According to Justice Karmeier, daily fantasy sports contests like the one offered on FanDuel are encompassed in this law. Since there’s a law that governs wagers that match the ones daily fantasy sports players make, those contests are legal now. Since they’re legal, losses can’t be recovered under the recovery law. So, Dew-Becker’s case hit another dead end. But Justice Karmeier summarizes it better:
“While the [Sports Wagering] Act has no bearing on this case, the ability to recover losses from DFS contests, when played in accordance with the Act, has now come to an end.”

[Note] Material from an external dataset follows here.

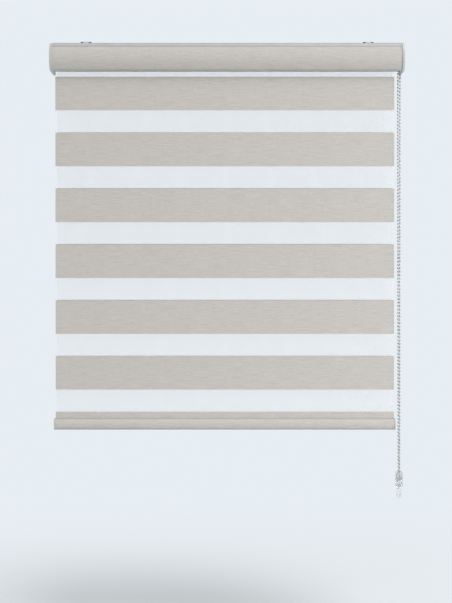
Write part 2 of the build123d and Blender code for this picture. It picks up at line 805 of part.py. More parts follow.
# End caps of the bottom rail: a plate, and a skirt that pushes into the rail's trough.
def rail_cap(inner_x, outward):
    skirt_bottom = cavity_floor + rail_cap_fit
    with BuildPart() as cap:
        with BuildSketch(across(inner_x)):
            rail_outline(-rail_cap_margin, rail_bottom - rail_cap_margin, rail_top + rail_cap_margin)
        extrude(amount=outward * rail_cap_thickness)
        outer_face = cap.faces().filter_by(Axis.X).sort_by(Axis.X)[-1 if outward > 0 else 0]
        chamfer(outer_face.edges(), length=cap_edge)
        with BuildSketch(across(inner_x)):
            rail_outline(cavity_inset + rail_cap_fit, skirt_bottom, rail_middle)
        extrude(amount=-outward * rail_cap_skirt)
        with BuildSketch(across(inner_x)):
            rail_outline(
                cavity_inset + rail_cap_fit + bottom_rail_wall, skirt_bottom + loop_pin_radius / 2, rail_middle
            )
        extrude(amount=-outward * rail_cap_skirt, mode=Mode.SUBTRACT)
        with BuildSketch(across(inner_x, bottom_rail_y, loop_z)):
            flats(loop_pin_radius + running_clearance, small_sides)
        extrude(amount=outward * (loop_pin_reach + loop_clearance), mode=Mode.SUBTRACT)
    return cap.part


save(rail_cap(rail_left, -1), "bottom_cap_left")
save(rail_cap(rail_right, 1), "bottom_cap_right")

# Tensioner housing: clear plastic, open at the top for the two strands.
housing_half_depth = pulley_radius + bead_radius + tensioner_side_clearance + tensioner_wall
housing_top = pulley_z + tensioner_mouth
housing_bottom = pulley_z - tensioner_foot
pulley_room = pulley_radius + bead_radius + tensioner_side_clearance
room_width = wheel_width + 2 * chain_side_clearance
tab_room_bottom = housing_bottom + tab_floor
with BuildPart() as tensioner_housing:
    with BuildSketch(across(chain_x, roller_y)):
        rectangle_between(-housing_half_depth, housing_half_depth, housing_bottom, housing_top)
    extrude(amount=tensioner_width / 2, both=True)
    chamfer(tensioner_housing.edges().filter_by(Axis.X).group_by(Axis.Z)[0], length=2 * tab_corner)
    chamfer(tensioner_housing.edges().filter_by(Axis.Z), length=tab_corner / 2)
    with BuildSketch(across(chain_x, roller_y)):
        with Locations((0, pulley_z)):
            flats(pulley_room, large_sides)
        rectangle_between(-pulley_room, pulley_room, pulley_z, housing_top)
    extrude(amount=room_width / 2, both=True, mode=Mode.SUBTRACT)
    with BuildSketch(Plane.XY.offset(tab_room_bottom)):
        with Locations((chain_x, roller_y)):
            Rectangle(tab_room_width, tab_room_depth)
    extrude(amount=tab_room_height, mode=Mode.SUBTRACT)
    with BuildSketch(Plane.XY.offset(housing_bottom)):
        with Locations((chain_x, roller_y)):
            flats(tab_stem_radius + running_clearance, small_sides)
    extrude(amount=tab_floor, mode=Mode.SUBTRACT)
    with BuildSketch(across(chain_x, roller_y, pulley_z)):
        flats(axle_radius, small_sides)
    extrude(amount=tensioner_width / 2, both=True, mode=Mode.SUBTRACT)

save(tensioner_housing.part, "tensioner_housing")

with BuildPart() as tensioner_axle:
    with BuildSketch(across(chain_x, roller_y, pulley_z)):
        RegularPolygon(axle_radius, small_sides)
    extrude(amount=tensioner_width / 2, both=True)

save(tensioner_axle.part, "tensioner_axle")

with BuildPart() as tensioner_pulley:
    chain_wheel((roller_y, pulley_z), pulley_teeth, pulley_radius, pulley_rim)
    with BuildSketch(across(wheel_left, roller_y, pulley_z)):
        flats(axle_radius + running_clearance, small_sides)
    extrude(amount=wheel_width, mode=Mode.SUBTRACT)

save(tensioner_pulley.part, "tensioner_pulley")

# Fixing tab: its head rides in the foot of the housing and its eyelet takes a wall screw.
tab_head_top = tab_room_bottom + tab_room_height - tab_slide_clearance
tab_top = housing_bottom - tab_gap
with BuildPart() as tensioner_tab:
    with BuildSketch(Plane.XY.offset(tab_head_top)):
        with Locations((chain_x, roller_y)):
            Rectangle(tab_room_width - 2 * tab_slide_clearance, tab_room_depth - 2 * tab_slide_clearance)
    extrude(amount=-tab_head)
    with BuildSketch(Plane.XY.offset(tab_head_top)):
        with Locations((chain_x, roller_y)):
            RegularPolygon(tab_stem_radius, small_sides)
    extrude(amount=tab_top - tab_head_top)
    with BuildSketch(Plane.XZ.offset(-roller_y)) as tab_outline:
        with Locations((chain_x, tab_top - tab_height / 2)):
            Rectangle(tab_width, tab_height)
        chamfer(tab_outline.vertices(), length=tab_corner)
        with Locations((chain_x, tab_top - tab_height + eyelet_height)):
            Circle(eyelet_radius, mode=Mode.SUBTRACT)
    extrude(amount=tab_thickness / 2, both=True)

save(tensioner_tab.part, "tensioner_tab")

# Tensioner spring: a short coil of square wire between the tab's head and the housing's floor.
coil_radius = tab_stem_radius + 2 * spring_clearance + spring_wire / 2 + spring_clearance
coil_bottom = tab_room_bottom + spring_clearance + spring_wire / 2
coil_top = tab_head_top - tab_head - spring_clearance - spring_wire / 2
coil_points = []
for step in range(spring_turns * spring_steps + 1):
    turned = 2 * math.pi * step / spring_steps
    rise = (coil_top - coil_bottom) * step / (spring_turns * spring_steps)
    coil_points.append(
        (
            chain_x + coil_radius * math.cos(turned),
            roller_y + coil_radius * math.sin(turned),
            coil_bottom + rise,
        )
    )
with BuildPart() as tensioner_spring:
    with BuildLine():
        coil = Polyline(*coil_points)
    with BuildSketch(Plane(origin=coil @ 0, x_dir=(0, 0, 1), z_dir=coil % 0)):
        Rectangle(spring_wire, spring_wire)
    sweep(transition=Transition.RIGHT)

save(tensioner_spring.part, "tensioner_spring")
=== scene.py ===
import bpy
import bmesh
import math
from mathutils import Matrix, Vector


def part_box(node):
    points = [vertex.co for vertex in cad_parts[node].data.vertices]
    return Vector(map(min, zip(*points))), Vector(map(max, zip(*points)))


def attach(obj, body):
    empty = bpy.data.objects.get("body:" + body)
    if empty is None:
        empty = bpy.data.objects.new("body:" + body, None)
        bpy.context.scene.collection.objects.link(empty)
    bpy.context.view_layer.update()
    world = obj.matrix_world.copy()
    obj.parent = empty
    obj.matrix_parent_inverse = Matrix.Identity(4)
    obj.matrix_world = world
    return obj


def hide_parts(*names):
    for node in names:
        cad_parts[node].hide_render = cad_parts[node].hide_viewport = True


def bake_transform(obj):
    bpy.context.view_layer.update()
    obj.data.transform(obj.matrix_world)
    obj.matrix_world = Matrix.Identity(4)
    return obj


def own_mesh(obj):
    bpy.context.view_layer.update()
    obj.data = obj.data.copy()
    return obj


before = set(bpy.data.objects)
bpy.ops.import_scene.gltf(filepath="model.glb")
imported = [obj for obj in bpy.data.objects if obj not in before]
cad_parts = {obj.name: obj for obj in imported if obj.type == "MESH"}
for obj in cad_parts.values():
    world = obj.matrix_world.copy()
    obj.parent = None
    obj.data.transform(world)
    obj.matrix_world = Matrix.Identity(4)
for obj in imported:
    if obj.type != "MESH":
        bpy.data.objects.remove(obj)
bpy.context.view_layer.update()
print("frame loaded")

# The front of the blind faces -Y. Lengths are in metres and angles in degrees.
scene = bpy.context.scene
scene.view_settings.view_transform = "Standard"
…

Summarizing All The Legal Logic
Dew-Becker didn’t get his $100 back. However, his case secured Illinois as a predominant factor jurisdiction. That will allow it to be more flexible in the type of gaming it allows–unlike states like Texas. Illinois’ interpretation of the predominant factor test also makes it a little more permissible than other predominant factor jurisdictions. However, Dew-Becker v. Wu also uncovered three different ways for Illinois to rule that FanDuel’s daily fantasy sports contests were legal:
District and Appellate Courts | No direct connection between bettors Consequences for prosecuting under recovery law Law outdated |
---|---|
Illinois Supreme Court | Daily fantasy sports are games of skill under quantitative analysis of contest |
Justice Karmeirer's Dissent | The Sports Wagering Act encompasses daily fantasy sports, so it’s impossible for these wagers to be illegal |
Failing to prove his daily fantasy sports contest was illegal, Dew-Becker lost his case. But he can hold his head high knowing his case resolved conflicting interpretations of Illinois gaming law. It definitively resolved the concerns Attorney General Madigan’s expressed in her 2015 opinion and will resolve contentious gaming questions in the future, too. It took four years, but now that it’s resolved, Dew-Becker can try his hand at daily fantasy sports again. He has plenty of room to improve on a loss of 221.1 to 96.3.